**Problem to solve:** What do the lines from the top of the data through the line with "return fuse(plate, *arms)" say? Quote them exactly and include both ends.

-------

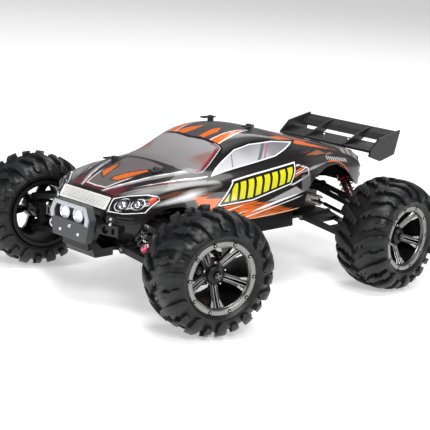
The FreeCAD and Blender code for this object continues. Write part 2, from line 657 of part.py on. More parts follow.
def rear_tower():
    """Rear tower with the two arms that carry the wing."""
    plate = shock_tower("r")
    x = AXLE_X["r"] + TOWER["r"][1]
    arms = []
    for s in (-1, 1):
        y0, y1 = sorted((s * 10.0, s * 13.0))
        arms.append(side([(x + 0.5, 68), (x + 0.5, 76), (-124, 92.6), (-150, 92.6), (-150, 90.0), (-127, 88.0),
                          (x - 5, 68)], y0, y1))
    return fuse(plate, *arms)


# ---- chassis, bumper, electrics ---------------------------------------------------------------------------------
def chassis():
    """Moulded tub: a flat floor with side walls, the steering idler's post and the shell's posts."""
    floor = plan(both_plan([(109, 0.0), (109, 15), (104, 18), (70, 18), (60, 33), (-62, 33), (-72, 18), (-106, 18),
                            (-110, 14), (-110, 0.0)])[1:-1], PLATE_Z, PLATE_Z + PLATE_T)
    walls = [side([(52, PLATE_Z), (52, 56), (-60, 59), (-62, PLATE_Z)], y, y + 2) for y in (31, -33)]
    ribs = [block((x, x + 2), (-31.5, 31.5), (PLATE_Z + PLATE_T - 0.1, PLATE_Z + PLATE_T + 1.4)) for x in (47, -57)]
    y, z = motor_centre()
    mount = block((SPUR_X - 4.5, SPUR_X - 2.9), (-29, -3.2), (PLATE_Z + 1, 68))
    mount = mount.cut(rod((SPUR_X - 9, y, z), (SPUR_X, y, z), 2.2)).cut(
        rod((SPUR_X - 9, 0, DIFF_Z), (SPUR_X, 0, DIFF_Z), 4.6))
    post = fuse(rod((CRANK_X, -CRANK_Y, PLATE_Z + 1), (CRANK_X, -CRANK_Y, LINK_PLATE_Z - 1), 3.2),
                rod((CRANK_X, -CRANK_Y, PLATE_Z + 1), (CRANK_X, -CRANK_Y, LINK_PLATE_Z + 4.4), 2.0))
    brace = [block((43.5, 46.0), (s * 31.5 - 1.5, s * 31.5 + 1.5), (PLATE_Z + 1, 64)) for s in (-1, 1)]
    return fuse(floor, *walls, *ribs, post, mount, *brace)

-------

**Exercise result:**
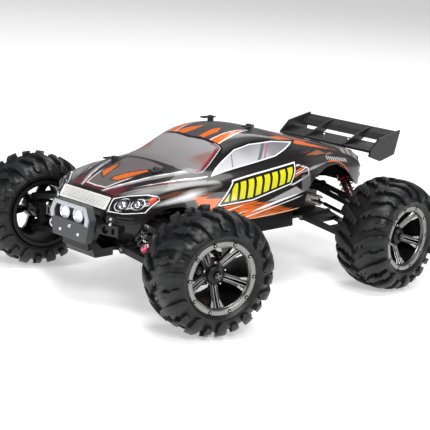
The FreeCAD and Blender code for this object continues. Write part 2, from line 657 of part.py on. More parts follow.
def rear_tower():
    """Rear tower with the two arms that carry the wing."""
    plate = shock_tower("r")
    x = AXLE_X["r"] + TOWER["r"][1]
    arms = []
    for s in (-1, 1):
        y0, y1 = sorted((s * 10.0, s * 13.0))
        arms.append(side([(x + 0.5, 68), (x + 0.5, 76), (-124, 92.6), (-150, 92.6), (-150, 90.0), (-127, 88.0),
                          (x - 5, 68)], y0, y1))
    return fuse(plate, *arms)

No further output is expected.